Another reason for Leftist belligerence is they know very well that their scholarship is mediocre, held together by political patronage and institutional grip. Arun Shourie, in his book Eminent Historians: Their Technology, Their Line, Their Fraud, quotes a JNU lecturer as saying: “A chief characteristic of academic feudalism is that the protégé must not be too good. If he is bright enough to overthrow the master, he cannot ever be anyone’s protégé.” Shourie further informs how Prof Bipan Chandra, another eminent historian, held such a vice-like grip over appointments in JNU that outsiders didn’t even bother to apply there.
So, these intellectuals won’t let any outsider be part of elite institutions, find a seat at high-profile lit-fests, and get published with global publishing houses. In their golden days, Prof RS Sharma, for instance, would call history books written by RC Majumdar inferior as he emphasised how they were “published by Bharatiya Vidya Bhawan, run on the money of Birlas”.
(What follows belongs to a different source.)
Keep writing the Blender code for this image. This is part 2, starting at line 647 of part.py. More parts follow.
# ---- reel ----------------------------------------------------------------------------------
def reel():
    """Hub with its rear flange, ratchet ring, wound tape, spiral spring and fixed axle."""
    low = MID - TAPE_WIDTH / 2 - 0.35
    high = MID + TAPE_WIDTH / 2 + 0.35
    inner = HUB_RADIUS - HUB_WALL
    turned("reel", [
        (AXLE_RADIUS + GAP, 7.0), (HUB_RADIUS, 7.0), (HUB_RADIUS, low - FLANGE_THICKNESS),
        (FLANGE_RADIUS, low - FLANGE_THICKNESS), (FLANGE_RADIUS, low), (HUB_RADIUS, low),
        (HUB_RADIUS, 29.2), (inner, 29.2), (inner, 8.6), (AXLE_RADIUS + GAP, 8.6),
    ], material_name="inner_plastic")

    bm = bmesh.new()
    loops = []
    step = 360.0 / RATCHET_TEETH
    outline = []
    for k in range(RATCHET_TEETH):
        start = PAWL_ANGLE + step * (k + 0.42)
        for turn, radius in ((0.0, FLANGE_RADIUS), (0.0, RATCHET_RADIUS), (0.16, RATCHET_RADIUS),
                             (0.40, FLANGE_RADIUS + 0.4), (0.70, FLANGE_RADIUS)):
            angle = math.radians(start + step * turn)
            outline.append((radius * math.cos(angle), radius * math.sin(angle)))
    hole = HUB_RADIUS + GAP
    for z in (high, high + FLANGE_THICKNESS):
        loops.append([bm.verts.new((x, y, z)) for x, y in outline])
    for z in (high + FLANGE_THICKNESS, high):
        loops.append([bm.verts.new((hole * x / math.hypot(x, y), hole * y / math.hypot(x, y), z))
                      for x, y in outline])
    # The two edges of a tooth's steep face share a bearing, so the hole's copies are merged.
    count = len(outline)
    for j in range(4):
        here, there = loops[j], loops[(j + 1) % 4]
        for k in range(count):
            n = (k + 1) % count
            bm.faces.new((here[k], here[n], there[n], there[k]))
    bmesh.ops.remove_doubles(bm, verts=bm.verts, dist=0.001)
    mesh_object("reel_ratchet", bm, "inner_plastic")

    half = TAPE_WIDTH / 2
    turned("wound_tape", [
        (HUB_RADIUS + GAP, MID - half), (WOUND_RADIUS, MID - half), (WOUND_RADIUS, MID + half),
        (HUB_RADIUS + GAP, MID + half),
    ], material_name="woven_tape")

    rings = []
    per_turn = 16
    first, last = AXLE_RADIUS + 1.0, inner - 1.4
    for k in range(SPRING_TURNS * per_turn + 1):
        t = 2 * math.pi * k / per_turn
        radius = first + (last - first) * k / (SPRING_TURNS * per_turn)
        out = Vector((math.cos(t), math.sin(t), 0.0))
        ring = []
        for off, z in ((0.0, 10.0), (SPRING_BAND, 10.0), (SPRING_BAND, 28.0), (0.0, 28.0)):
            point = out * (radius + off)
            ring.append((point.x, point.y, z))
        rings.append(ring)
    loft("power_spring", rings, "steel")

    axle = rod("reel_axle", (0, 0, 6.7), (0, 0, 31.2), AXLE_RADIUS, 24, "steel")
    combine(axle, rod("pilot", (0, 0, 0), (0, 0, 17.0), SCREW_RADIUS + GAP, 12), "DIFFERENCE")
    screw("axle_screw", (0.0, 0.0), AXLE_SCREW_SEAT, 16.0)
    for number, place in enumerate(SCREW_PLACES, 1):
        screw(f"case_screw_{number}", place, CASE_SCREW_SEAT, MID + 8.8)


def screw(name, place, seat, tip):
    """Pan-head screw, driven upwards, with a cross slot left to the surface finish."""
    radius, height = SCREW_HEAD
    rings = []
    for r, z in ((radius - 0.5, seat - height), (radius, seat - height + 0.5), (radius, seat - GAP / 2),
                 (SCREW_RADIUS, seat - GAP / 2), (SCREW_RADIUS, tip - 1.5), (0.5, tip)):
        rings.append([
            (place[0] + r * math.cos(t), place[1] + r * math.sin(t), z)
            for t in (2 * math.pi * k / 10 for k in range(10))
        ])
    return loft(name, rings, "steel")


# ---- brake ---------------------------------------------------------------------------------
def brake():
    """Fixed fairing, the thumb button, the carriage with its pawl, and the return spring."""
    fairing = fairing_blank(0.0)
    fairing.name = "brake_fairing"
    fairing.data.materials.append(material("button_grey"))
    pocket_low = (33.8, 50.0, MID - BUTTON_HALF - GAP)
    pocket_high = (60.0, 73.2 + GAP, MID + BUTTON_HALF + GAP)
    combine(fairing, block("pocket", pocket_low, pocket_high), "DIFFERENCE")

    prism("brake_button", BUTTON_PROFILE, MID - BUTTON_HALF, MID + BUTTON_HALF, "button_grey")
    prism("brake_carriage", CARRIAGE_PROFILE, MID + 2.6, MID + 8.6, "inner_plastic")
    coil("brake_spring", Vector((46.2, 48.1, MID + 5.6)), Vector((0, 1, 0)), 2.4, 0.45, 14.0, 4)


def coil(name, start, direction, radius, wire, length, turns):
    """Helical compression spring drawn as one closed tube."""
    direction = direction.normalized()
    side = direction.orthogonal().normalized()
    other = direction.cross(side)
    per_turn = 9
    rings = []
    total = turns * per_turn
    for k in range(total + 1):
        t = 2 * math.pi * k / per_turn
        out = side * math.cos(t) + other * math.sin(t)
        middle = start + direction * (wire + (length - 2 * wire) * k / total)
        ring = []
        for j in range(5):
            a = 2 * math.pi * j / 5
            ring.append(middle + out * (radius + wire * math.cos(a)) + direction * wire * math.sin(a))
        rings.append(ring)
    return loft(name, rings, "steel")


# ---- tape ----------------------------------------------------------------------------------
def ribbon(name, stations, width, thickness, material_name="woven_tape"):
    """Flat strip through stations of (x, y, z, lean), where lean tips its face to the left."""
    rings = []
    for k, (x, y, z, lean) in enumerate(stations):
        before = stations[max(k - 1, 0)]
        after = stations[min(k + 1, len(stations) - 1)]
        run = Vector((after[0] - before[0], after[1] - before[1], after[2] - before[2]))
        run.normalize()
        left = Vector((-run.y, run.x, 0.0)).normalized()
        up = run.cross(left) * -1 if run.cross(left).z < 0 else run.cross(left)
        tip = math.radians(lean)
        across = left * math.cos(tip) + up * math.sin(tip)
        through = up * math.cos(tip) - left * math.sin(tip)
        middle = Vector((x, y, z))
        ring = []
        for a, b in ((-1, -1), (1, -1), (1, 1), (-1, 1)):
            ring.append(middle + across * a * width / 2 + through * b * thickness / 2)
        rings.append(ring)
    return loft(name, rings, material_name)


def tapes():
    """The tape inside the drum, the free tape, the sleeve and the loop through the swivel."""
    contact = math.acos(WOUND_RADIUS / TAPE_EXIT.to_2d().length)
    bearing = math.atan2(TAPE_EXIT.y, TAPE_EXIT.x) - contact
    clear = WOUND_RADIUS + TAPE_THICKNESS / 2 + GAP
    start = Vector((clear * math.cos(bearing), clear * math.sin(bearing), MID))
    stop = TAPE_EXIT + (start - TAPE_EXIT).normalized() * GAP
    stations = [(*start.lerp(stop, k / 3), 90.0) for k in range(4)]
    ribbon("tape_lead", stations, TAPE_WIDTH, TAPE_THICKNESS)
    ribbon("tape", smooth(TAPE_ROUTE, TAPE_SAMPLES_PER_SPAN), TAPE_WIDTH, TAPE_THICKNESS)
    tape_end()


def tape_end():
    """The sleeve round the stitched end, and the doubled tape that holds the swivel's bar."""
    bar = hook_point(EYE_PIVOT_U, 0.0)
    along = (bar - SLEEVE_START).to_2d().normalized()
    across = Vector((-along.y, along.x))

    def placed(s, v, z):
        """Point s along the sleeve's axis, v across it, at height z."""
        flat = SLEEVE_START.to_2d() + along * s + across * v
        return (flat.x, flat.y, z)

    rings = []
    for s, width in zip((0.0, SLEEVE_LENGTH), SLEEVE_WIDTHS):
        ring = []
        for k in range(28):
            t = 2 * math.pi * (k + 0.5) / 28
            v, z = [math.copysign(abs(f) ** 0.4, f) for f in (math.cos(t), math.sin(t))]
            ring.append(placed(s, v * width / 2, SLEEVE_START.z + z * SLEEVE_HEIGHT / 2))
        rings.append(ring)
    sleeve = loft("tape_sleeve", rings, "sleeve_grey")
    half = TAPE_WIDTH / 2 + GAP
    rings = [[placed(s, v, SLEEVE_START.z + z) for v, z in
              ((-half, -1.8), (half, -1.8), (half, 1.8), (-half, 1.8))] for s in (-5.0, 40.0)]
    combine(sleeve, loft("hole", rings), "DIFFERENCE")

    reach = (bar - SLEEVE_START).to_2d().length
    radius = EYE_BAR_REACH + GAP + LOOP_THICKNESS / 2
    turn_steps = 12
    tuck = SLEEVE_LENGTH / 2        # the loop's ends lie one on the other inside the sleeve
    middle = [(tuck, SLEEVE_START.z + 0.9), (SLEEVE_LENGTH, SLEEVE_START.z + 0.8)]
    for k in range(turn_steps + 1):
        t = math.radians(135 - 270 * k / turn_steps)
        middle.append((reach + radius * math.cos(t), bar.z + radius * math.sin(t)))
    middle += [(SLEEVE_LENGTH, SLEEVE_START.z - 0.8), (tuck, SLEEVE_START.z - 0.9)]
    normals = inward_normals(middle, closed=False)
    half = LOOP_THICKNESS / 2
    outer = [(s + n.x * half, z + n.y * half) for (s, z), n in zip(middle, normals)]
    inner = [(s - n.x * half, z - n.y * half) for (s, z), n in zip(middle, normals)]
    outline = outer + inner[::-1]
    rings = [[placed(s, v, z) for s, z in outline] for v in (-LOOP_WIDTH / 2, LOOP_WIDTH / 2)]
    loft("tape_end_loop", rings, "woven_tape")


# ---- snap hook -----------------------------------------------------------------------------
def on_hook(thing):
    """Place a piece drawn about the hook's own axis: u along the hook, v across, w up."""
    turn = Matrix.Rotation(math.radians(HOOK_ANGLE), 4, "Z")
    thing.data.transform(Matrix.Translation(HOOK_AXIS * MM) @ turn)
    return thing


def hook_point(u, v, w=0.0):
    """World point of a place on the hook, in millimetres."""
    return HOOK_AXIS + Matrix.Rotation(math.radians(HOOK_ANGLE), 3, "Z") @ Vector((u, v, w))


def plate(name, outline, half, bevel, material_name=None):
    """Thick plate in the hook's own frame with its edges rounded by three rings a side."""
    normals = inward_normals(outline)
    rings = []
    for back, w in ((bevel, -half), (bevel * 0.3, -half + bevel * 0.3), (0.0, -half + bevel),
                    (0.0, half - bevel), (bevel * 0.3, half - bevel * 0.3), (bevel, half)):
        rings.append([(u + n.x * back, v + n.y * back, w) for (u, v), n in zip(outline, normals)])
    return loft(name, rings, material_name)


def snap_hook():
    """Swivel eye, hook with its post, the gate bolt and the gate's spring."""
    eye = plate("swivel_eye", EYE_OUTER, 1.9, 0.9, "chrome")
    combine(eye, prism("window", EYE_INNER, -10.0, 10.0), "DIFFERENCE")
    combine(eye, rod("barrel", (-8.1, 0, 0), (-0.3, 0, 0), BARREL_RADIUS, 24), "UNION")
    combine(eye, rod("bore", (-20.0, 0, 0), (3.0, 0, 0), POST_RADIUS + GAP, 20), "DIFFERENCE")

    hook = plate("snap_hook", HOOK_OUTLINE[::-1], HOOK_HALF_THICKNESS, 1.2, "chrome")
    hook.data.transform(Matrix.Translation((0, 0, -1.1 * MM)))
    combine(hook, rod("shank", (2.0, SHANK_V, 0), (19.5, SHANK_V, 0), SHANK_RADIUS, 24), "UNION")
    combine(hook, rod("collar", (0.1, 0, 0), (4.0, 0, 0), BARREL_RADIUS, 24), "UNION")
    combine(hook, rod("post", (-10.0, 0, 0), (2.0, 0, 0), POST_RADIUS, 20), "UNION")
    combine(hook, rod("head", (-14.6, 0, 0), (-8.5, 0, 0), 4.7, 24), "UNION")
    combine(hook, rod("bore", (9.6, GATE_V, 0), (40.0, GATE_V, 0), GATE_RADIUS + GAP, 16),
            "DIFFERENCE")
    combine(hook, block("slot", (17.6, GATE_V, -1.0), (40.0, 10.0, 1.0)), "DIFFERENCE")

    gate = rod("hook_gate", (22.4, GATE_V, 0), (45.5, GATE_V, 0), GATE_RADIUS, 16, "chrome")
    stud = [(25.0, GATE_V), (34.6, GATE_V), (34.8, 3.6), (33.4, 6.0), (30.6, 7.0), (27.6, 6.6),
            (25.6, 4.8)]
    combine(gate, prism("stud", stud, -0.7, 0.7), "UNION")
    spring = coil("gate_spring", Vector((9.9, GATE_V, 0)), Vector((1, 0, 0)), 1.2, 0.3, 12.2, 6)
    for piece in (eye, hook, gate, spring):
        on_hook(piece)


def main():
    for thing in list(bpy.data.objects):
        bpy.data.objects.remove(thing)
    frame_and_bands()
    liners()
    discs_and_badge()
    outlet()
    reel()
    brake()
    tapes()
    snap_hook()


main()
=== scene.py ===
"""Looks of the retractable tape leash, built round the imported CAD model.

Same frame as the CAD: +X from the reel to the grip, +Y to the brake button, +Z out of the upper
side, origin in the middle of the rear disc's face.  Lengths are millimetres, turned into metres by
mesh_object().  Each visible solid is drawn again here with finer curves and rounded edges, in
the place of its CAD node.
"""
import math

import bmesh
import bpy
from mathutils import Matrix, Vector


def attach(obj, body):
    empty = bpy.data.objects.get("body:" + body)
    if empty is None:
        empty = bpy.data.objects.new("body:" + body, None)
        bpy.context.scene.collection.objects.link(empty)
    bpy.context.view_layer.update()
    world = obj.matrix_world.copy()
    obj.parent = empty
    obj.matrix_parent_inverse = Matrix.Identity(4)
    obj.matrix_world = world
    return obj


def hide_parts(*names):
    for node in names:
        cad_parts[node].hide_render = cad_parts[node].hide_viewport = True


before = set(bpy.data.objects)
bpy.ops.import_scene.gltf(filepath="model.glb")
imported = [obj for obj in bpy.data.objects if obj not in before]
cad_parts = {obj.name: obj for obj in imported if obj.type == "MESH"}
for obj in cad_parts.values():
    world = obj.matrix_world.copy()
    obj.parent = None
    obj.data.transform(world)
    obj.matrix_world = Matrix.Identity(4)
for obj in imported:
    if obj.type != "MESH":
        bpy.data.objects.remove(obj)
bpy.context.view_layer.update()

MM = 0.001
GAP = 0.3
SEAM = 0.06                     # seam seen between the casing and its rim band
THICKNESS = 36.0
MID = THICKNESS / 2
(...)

Their hold has slackened since 2014. Today, Sampath and Sanyal get published by Penguin. And Sai Deepak is wooed by Bloomsbury. They are also getting passes into illustrious academic institutions, till a few years ago an exclusive preserve of the Left. Also, thanks to their comfort with social media platforms, these new rockstars of the Right-wing threaten to put these relics of the Nehruvian past where they truly belong: Dustbin!
The Left-liberal grip may have slackened today, but they still call the shots. Remember, how they all ganged up to force Bloomsbury to withdraw a Delhi riots book. And how Sampath is today facing a series of coordinated attacks, questioning his credentials as a historian. The battle is not over yet. But it’s obvious who is on the back foot. Soon, in desperation, the “big dogs”, as Abhijit Iyer-Mitra referred to India’s Left-liberal cabal, will be out in the open to defend the last of their besieged bastions. The country still awaits its ideological freedom, seventy years after it attained its political independence.